I taught at a private school where I assumed everyone had privilege, at least as much privilege as I had growing up. I thought I was helping them develop their first portfolios. I thought this would be an easy topic. I was wrong. For some, it was difficult and painful to try to reform fractured memories. For others, it opened a door to a pretend world where their parents and their peers actually cared about them, a door best left shut.



When it came time to read through and grade the completed books, I chucked my rubric out the window. It didn't matter to me whether or not they'd written fantastic prose about their lives. What I loved was when they tried. Some of them wrote passionate five-page dissertations on how their parents refused to pay for dance or piano lessons so they could afford to pay for Grandma's work visa, or how Hockey was the best thing to happen to our small town (this young lady's research paper was also about hockey). One farm boy nearly bored me to tears by listing the different types of grasses grown to encourage pollinators in our area. He was passionate about saving the dwindling population of bees, something we all should worry about.

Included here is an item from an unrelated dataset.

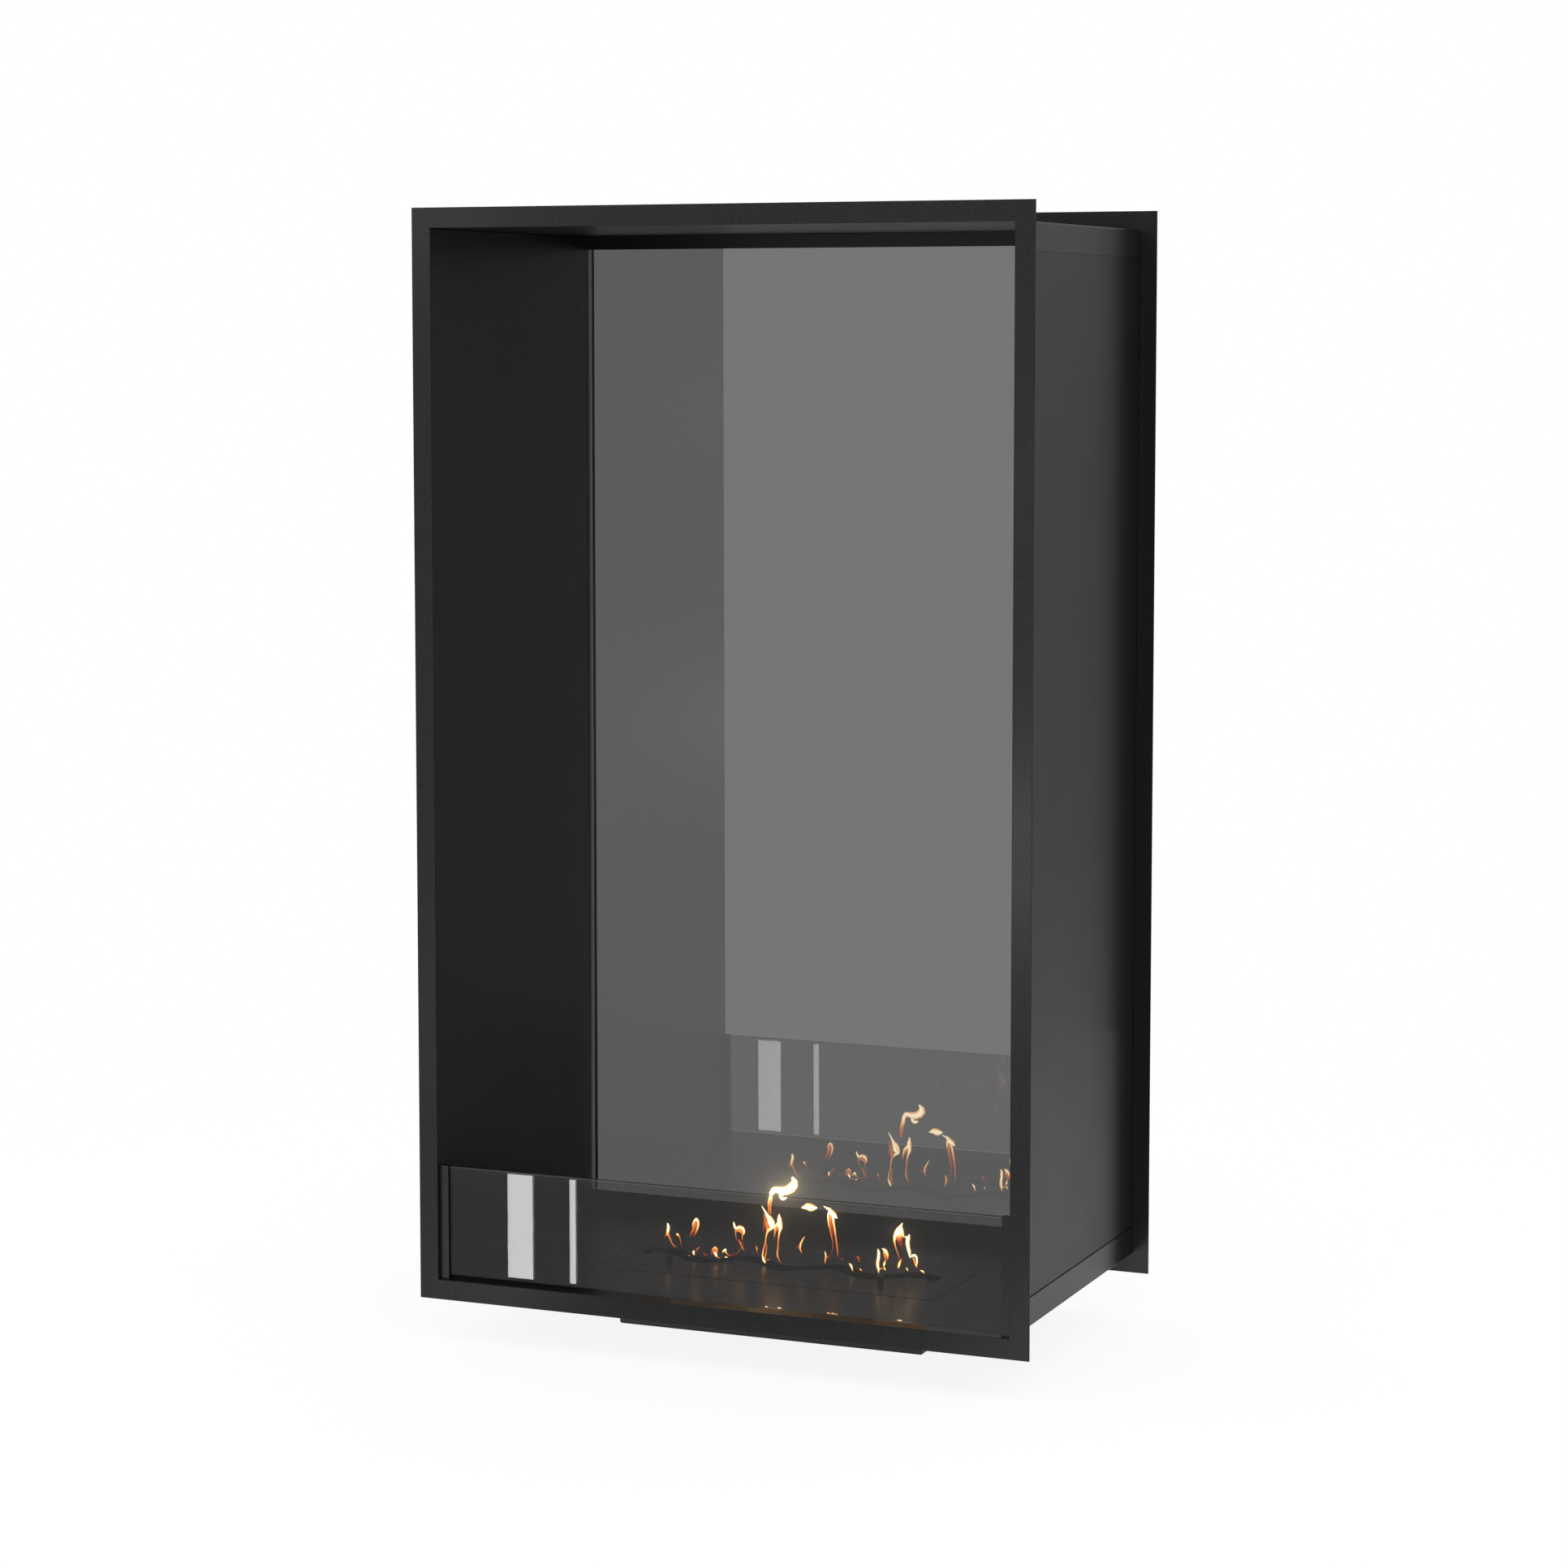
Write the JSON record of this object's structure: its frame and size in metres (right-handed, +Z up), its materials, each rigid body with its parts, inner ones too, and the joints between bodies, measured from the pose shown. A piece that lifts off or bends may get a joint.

I also remember the ones who weren't passionate. Worse, some didn't try. They checked out. They did not want to remember their pasts for fear they were bragging about themselves, or because they already felt like they were failures and this book and its assignments would only exacerbate the burden on their family and friends.




I wonder where those kids are today. All of them, not just the ones who tried. I don't know why they let twenty-two-year-olds teach high school seniors only four years younger than they. I had a ton of growing up to do back then. I had so much to learn about the world and about myself. I can only hope I didn't sour their memories of their senior year by making them write about their memories from the first eighteen. I also hope I didn't sour their memories for the next eighteen by being a horrible teacher.